## PGM-class and MRF parameter learning

I’m taking Stanford CS 228 (a.k.a. pgm-class) on Coursera. The class is great, I guess it provides close to the maximum one can do under the constraints of remoteness and bulkness. The thing I miss is theoretical problems, which were taken aside from the on-line version because they could not be graded automatically.

There is an important thing about graphical models I fully realized only recently (partly due to the class). This thing should be articulated clearly in every introductory course, but is often just mentioned, probably because lecturers consider it obvious. The thing is

**there is no probabilistic meaning of MRF potentials whatsoever**. The partition function is there not only for amenity: in contrast to Bayesian networks, there is no general way to assign potentials of an**undirected**graphical model to avoid normalization. The loops make it impossible. The implication is one should not assign potentials by estimating frequencies of assignments to factors (possibly conditioned on features) like I did earlier. This is quite a bad heuristic because it is susceptible to overcounting. Let me give an example.
For the third week programming assignment we needed to implement a Markov network for handwriting OCR. The unary and pairwise potentials are somewhat obvious, but there was also a task to add ternary factors. The accuracy of the pairwise model is 26%. Mihaly Barasz tried to add ternary factors with values proportional to trigram frequencies in English, which decreased performance to 21% (link for those who have access). After removing pairwise factors, the performance rose to 38%. Why has the joint model failed? The reason is overcounting evidence: different factor types enforce the same co-occurrences, thus creating bias towards more frequent assignments, and this shows it can be significant. Therefore, we should train models with cycles discriminatively.

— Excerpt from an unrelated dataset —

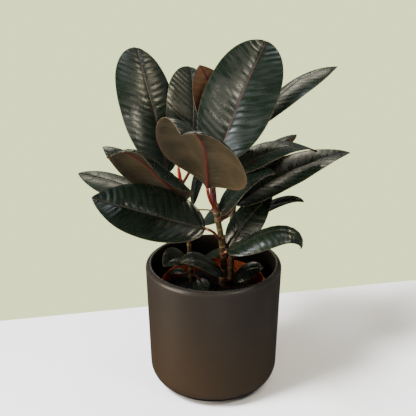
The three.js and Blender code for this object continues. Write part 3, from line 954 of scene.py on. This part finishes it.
def outline(s, blunt):
    """Half width at a share of the blade's length, as a share of its greatest."""
    if s < BLADE_WIDEST:
        return math.sqrt(max(0, 1 - ((BLADE_WIDEST - s) / BLADE_WIDEST) ** 2))
    x = (s - BLADE_WIDEST) / (1 - BLADE_WIDEST)
    return max(0, 1 - x ** (2.2 + 0.4 * blunt)) ** (0.9 - 0.26 * blunt)


def spine(leaf):
    """Frames along the midrib: point, direction, left and up."""
    frames = []
    point = Vector((leaf["x"], leaf["y"], SOIL_LEVEL + leaf["z"]))
    for i in range(SPINE_STEPS + 1):
        s = i / SPINE_STEPS
        azimuth = leaf["azimuth"] + leaf["sweep"] * s
        along = direction(azimuth, leaf["rise"] - leaf["arch"] * s ** leaf["bow"])
        level = direction(azimuth + 90, 0)
        lift = along.cross(level)
        roll = math.radians(leaf["roll"] + leaf["twist"] * s)
        left = level * math.cos(roll) + lift * math.sin(roll)
        frames.append((point.copy(), left, along.cross(left)))
        point += along * leaf["length"] / SPINE_STEPS
    return frames


def smooth(value, low, high):
    """0 below low, 1 above high and smooth between them, for a number."""
    x = max(0.0, min(1.0, (value - low) / (high - low)))
    return x * x * (3 - 2 * x)


def blade_mesh(name, leaf):
    """The blade's upper face, with the marks that its finishes read."""
    bm = bmesh.new()
    columns = len(ACROSS) - 1
    pairs = max(FEWEST_VEINS, round(leaf["length"] / VEIN_PITCH))
    rows = pairs * ROWS_TO_A_VEIN
    bmesh.ops.create_grid(bm, x_segments=2 * columns, y_segments=rows, size=1)
    layers = {
        key: bm.verts.layers.float.new(key)
        for key in ("vein", "mid", "edge", "along", "tone", "blush", "warm", "thick")
    }
    tone, blush, warm = LEAF_LOOKS[name]
    frames = spine(leaf)
    half = leaf["width"] / 2
    ribbed = PUFF * min(1, leaf["length"] / PUFFED_LENGTH)
    ribbed *= FLAT_SHARE if name in FLAT_LEAVES else 1
    thinner = min(1, 0.35 + leaf["length"] / 200)
    seed = Vector((leaf["x"], leaf["y"], leaf["z"])) * 0.37
    for vert in bm.verts:
        y = (vert.co.y + 1) / 2
        s = 0.62 * y + 0.38 * (1 - math.cos(math.pi * y)) / 2
        step_along = s * SPINE_STEPS
        low = min(SPINE_STEPS - 1, int(step_along))
        share = step_along - low
        point, left, up = (a.lerp(b, share) for a, b in zip(frames[low], frames[low + 1]))
        place = ACROSS[round(abs(vert.co.x) * columns)]
        side = -1 if vert.co.x > 0 else 1
        curl = leaf["curl_left"] if side > 0 else leaf["curl_right"]
        reach = place * outline(s, leaf["blunt"])
        lateral = lift = 0.0
        for k in range(CUP_STEPS):
            q = (k + 0.5) / CUP_STEPS * reach
            slope = math.radians(leaf["fold"] + leaf["cup"] * q + curl * q**3)
            lateral += math.cos(slope) * reach * half / CUP_STEPS
            lift += math.sin(slope) * reach * half / CUP_STEPS
        from_mid = reach * half
        phase = pairs * (s - VEIN_SLANT * from_mid / leaf["length"] * (1 + 0.5 * place))
        phase += VEIN_WANDER * noise.noise(seed + Vector((side * 3 + s * 9, place * 1.4, 0)))
        puff = abs(math.sin(math.pi * phase))
        puff *= smooth(place, 0.02, 0.2) * (1 - smooth(place, 0.84, 1))
        sag = GROOVE * hump(from_mid, GROOVE_WIDTH)
        spot = Vector((s * leaf["length"], side * from_mid, 0)) / SWELL_WIDTH
        swell = SWELL * noise.noise(seed + spot)
        swell *= smooth(s, 0, 0.15) * min(1, leaf["length"] / SWELL_LENGTH)
        lift += ribbed * 2 * (puff - 0.5) - sag + swell
        vert.co = (point + left * side * lateral + up * lift) * MM
        vert[layers["vein"]] = phase
        vert[layers["mid"]] = from_mid * MM
        vert[layers["edge"]] = max(0.0, outline(s, leaf["blunt"]) - reach) * half * MM
        vert[layers["along"]] = s
        vert[layers["tone"]] = tone
        vert[layers["blush"]] = blush
        vert[layers["warm"]] = warm
        keel = KEEL_DEPTH + (KEEL_TIP_DEPTH - KEEL_DEPTH) * s - sag
        keel *= hump(from_mid, KEEL_WIDTH)
        skin = BLADE_THICKNESS + (MARGIN_THICKNESS - BLADE_THICKNESS) * place**2
        vert[layers["thick"]] = max(skin, min(KEEL_DEPTH, keel)) * thinner
    bmesh.ops.remove_doubles(bm, verts=bm.verts[:], dist=2e-5)
    return bm


for name, leaf in LEAVES.items():
    bm = blade_mesh(name, leaf)
    finishes = [face_finish, under_finish, margin_finish]
    blade = piece(f"{name}_blade", bm, [name], finishes, sharp=math.radians(80))
    values = [v.value for v in blade.data.attributes["thick"].data]
    group = blade.vertex_groups.new(name="thickness")
    for index, value in enumerate(values):
        group.add([index], value / KEEL_DEPTH, "REPLACE")
    shell = blade.modifiers.new("thickness", "SOLIDIFY")
    shell.thickness = KEEL_DEPTH * MM
    shell.offset = -1
    shell.vertex_group = "thickness"
    shell.thickness_vertex_group = 0.0
    shell.material_offset = 1
    shell.material_offset_rim = 2

# ---- Studio ----
# A plain pale floor that ends at a slanting line, open pale sage air behind it that only the
# camera sees, soft lights low and high on the left and smaller ones in front, above, on the
# right and behind, a sun for the floor's shadow, and the camera.

CAMERA_PLACE = (-0.00818, -1.11935, 0.75138)
CAMERA_PITCH = 22.84
CAMERA_LENS = 73.24
FLOOR_EDGE = ((-0.3695, 0.159), (0.3876, 0.3115))
FLOOR_REACH = 5

floor = bmesh.new()
bmesh.ops.create_grid(floor, x_segments=1, y_segments=1, size=1)
slant = (FLOOR_EDGE[1][1] - FLOOR_EDGE[0][1]) / (FLOOR_EDGE[1][0] - FLOOR_EDGE[0][0])
for vert in floor.verts:
    x = vert.co.x * FLOOR_REACH
    back_y = FLOOR_EDGE[0][1] + slant * (x - FLOOR_EDGE[0][0])
    vert.co = Vector((x, back_y if vert.co.y > 0 else -FLOOR_REACH, 0))
mesh = bpy.data.meshes.new("studio_floor")
floor.to_mesh(mesh)
floor.free()
floor_object = bpy.data.objects.new("studio_floor", mesh)
bpy.context.scene.collection.objects.link(floor_object)
paper = Finish("floor_paper")
tooth = clouds(paper, object_place(paper), 40, 3)
mesh.materials.append(
    surface(
        paper,
        Base_Color=blend(paper, tooth * 0.1, rgb(212, 214, 218), rgb(204, 206, 210)),
        Roughness=0.8 + tooth * 0.1,
    )
)
floor_object.visible_glossy = False

world = bpy.data.worlds.new("studio_air")
bpy.context.scene.world = world
world.use_nodes = True
air = Finish("studio_air", world.node_tree)
seen = air.node("ShaderNodeLightPath", output=0)
backdrop = air.node("ShaderNodeBackground", {}, {"Color": (0.9, 1.0, 0.505, 1), "Strength": 1.58})
ambient = air.node("ShaderNodeBackground", {}, {"Color": rgb(226, 230, 232), "Strength": 0.18})
both = air.node("ShaderNodeMixShader", {}, {0: seen, 1: ambient, 2: backdrop})
air.node("ShaderNodeOutputWorld", {}, {"Surface": both})

# Place, width and height, power in watts and colour of each soft light. All point at the
# middle of the plant.
LIGHT_AIM = Vector((0, 0, 0.28))
LIGHTS = {
    "key_left": ((-1.15, -0.55, 1.45), 0.5, 0.5, 15, rgb(242, 248, 255)),
    "low_left": ((-1.35, -0.55, 0.42), 1.0, 0.9, 48, rgb(255, 238, 214)),
    "front_top": ((0.78, -0.72, 1.45), 0.3, 0.3, 8, rgb(255, 244, 222)),
    "overhead": ((0.1, 0.45, 1.75), 0.5, 0.5, 2.5, rgb(246, 250, 255)),
    "front_high": ((0.22, -1.0, 1.5), 0.26, 0.26, 2.6, rgb(255, 240, 226)),
    "right_top": ((0.75, 0.35, 1.35), 0.3, 0.3, 5, rgb(255, 240, 205)),
    "back": ((-0.1, 1.35, 1.05), 0.7, 0.4, 3.5, rgb(255, 248, 222)),
}
for name, (spot, width, height, power, colour) in LIGHTS.items():
    lamp = bpy.data.lights.new(name, "AREA")
    lamp.shape = "RECTANGLE"
    lamp.size = width
    lamp.size_y = height
    lamp.energy = power
    lamp.color = colour[:3]
    lit = bpy.data.objects.new(name, lamp)
    lit.location = spot
    lit.rotation_euler = (LIGHT_AIM - Vector(spot)).to_track_quat("-Z", "Y").to_euler()
    bpy.context.scene.collection.objects.link(lit)

# A soft sun from the left throws the shadow. It lights the floor alone.
SUN_PLACE = (-0.95, -0.44, 1.6)
SUN_POWER = 9.8
SUN_SOFTNESS = 16
floor_only = bpy.data.collections.new("floor_only")
floor_only.objects.link(floor_object)
sun = bpy.data.lights.new("floor_sun", "SUN")
sun.energy = SUN_POWER
sun.angle = math.radians(SUN_SOFTNESS)
sun_object = bpy.data.objects.new("floor_sun", sun)
sun_object.rotation_euler = (-Vector(SUN_PLACE)).to_track_quat("-Z", "Y").to_euler()
bpy.context.scene.collection.objects.link(sun_object)
sun_object.light_linking.receiver_collection = floor_only

camera = bpy.data.cameras.new("camera")
camera.lens = CAMERA_LENS
camera.sensor_width = 36
camera.clip_end = 20
eye = bpy.data.objects.new("camera", camera)
eye.location = CAMERA_PLACE
eye.rotation_euler = (math.radians(90 - CAMERA_PITCH), 0, 0)
bpy.context.scene.collection.objects.link(eye)
bpy.context.scene.camera = eye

One more thought I’d like to share: graphical model design is similar to software engineering in the way that the crucial thing for the both is eliminating insignificant dependencies on the architecture design stage.

Yaroslav Bulatovsays:20 April 2012 at 10:41

Here's an interesting side point -- if you could assign potentials to avoid global normalization then computing the partition function could be done efficiently with dynamic programming. And vica versa, if you can compute the partition function efficiently, then you could rewrite your model as a product of factors which can be estimated using simple counting.